U.S. corn futures at the Chicago Board of Trade set a  record high near $8 a bushel on June 10, then plunged 23  percent in the next three weeks. CBOT corn fell 15.8 percent  during June, its biggest monthly drop in two years.

Most of the sell-off came the last day of the month after  the U.S. Department of Agriculture stunned the trade by  reporting much larger U.S. corn plantings and old-crop stocks  than analysts had expected.

But over the past week and a half, prices have recouped  half those losses on forecasts for hot weather that threaten to  crimp the crop, which already faced widespread planting delays  due to heavy spring flooding.

“We do have more breathing room for corn and soybeans and  wheat than we had, relative to expectations,” Scherr said.

“But we’ve got a whole long summer in front of us. We need  solid yields on these larger acreages to make sure we have  ample crops, because ample need crops are needed to meet these  growing demands,” Scherr said.

Patrick Westhoff, director of the Food and Agricultural  Policy Research Institute at the University of Missouri,  concurred, recalling how late-summer heat trimmed U.S. corn  yields in 2010, dashing hopes for a bumper harvest.

“Last year at this time, we had not seen the big run-up in  corn prices yet. We were still expecting a near-record crop.  and that is not where we ended up,” Westhoff said.

“It’s just a reminder that things can always surprise you,”  Westhoff said.


On the demand side, China remains a wild card for the corn  market. In 2010 China became a net importer of corn for the  first time in several years, and the country is expected to  import up to 5 million tonnes of corn in 2011, the U.S. Grains  Council said last month.

“Unlike in 2008, (Chinese) corn stocks have been drawn down  appreciably. On any kind of a break in the market, they are  going to be buyers to restock those reserves,” said Rich  Feltes, vice president for research with R.J. O’Brien.

“I would say a late-2008 plummet in commodity prices is not  likely for that reason,” Feltes said.

China bought as much as 1.6 million tonnes of new-crop U.S.  corn in recent deals as CBOT prices slumped. Talk that more  business could be in the works helped lift futures off the  late-June lows.
“We don’t expect Chicago corn or soy prices to fall further  by a big margin. Even with a good weather later, U.S. soy  supply could have the tightest stocks in years,” said Shi Yan,  chief analyst with Xinhu Futures.

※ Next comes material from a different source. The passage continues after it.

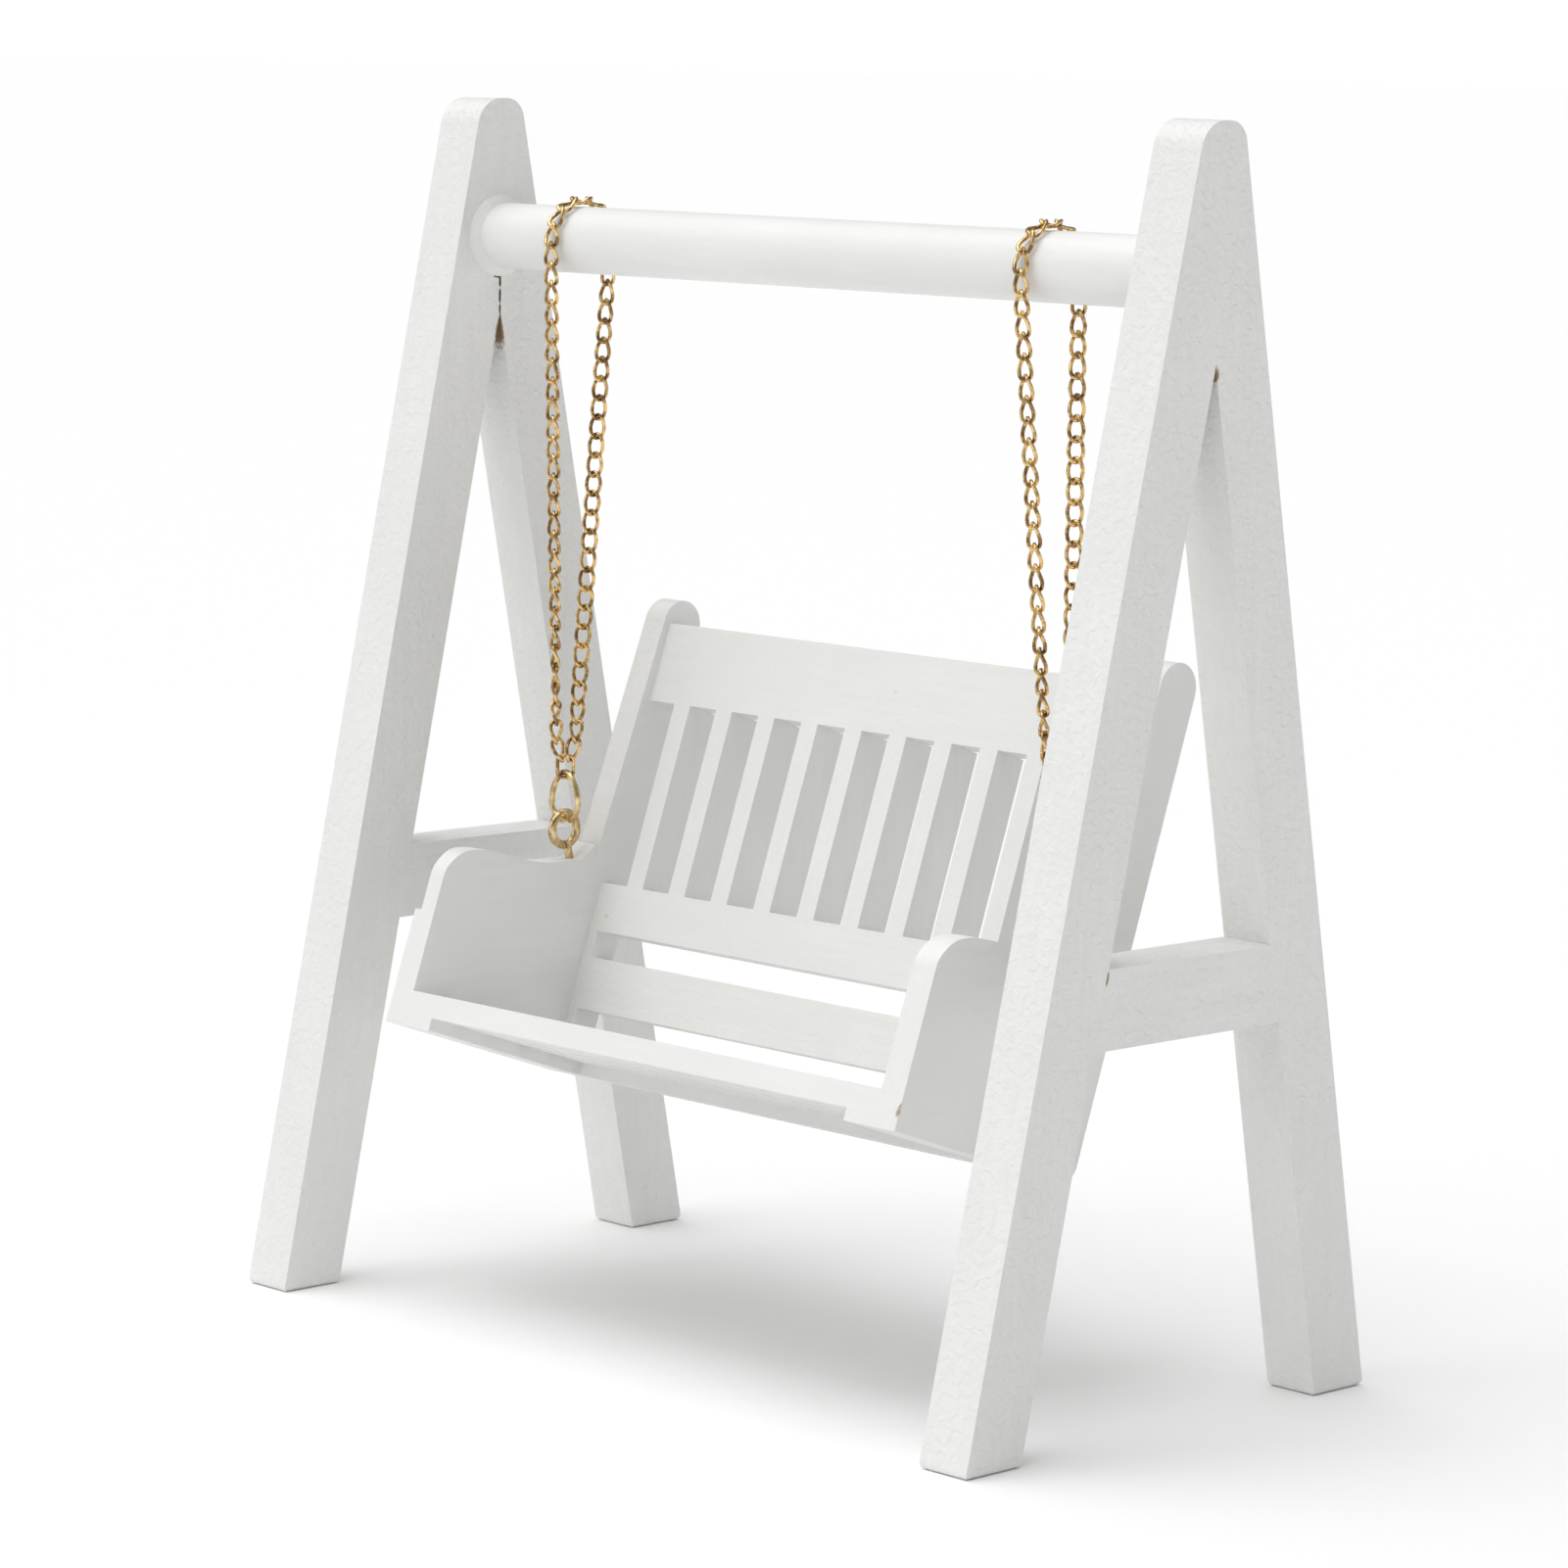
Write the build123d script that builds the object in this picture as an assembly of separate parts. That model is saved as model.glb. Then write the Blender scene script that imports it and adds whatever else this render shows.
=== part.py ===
"""Miniature porch swing: a slatted bench hung on curb chains inside a free-standing A-frame.

Millimetres. +X runs along the bench to its right-hand end, +Y to its back and +Z up. The origin is
on the ground, at the centre of the footprint.
"""
import math
import os

from build123d import *

# Stand: two A-frames of square sticks and a round bar
frame_gap = 118.6       # between the A-frames, at the ground
stick_t = 7.65          # leg and rail thickness along X
stand_h = 160.0
foot_y = 36.87          # outer edge of a foot, from the middle plane
foot_w = 9.59           # foot width along Y
apex_half = 3.5         # half the width of the flat top
apex_r = (3.0, 4.2)      # top corners of a rear and a front leg
foot_r = 0.8            # worn lower edges of the feet
frame_lean = {-1: 0.35, 1: 0.68}    # degrees the left and right A-frames lean outwards
rail_z = (49.3, 59.2)
bar_r = 4.45
bar_z = 141.46
bar_half = 64.47        # half length, with the blind ends 3.5 deep in the legs
bead_w = 1.1            # glue bead round each end of the bar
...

Federal mandates that require growing use of ethanol in  U.S. fuel will also underpin demand. USDA this month projected  that for the first time, ethanol plants in 2010/11 would  consumer more corn than cattle, hogs and poultry.


CBOT wheat staged an even bigger slide than corn, falling  37 percent in nearly five months after hitting a 2-1/2-year  high in February. Its 25 percent fall in June was the biggest  monthly loss since 1974. But it too has rebounded abruptly.

Wheat suffered a similar investor exodus as corn and other  commodities in the second quarter of 2011, when the  Reuters-Jefferies CRB commodity index staged its biggest drop  since the collapse of Lehman Brothers triggered a global market  meltdown.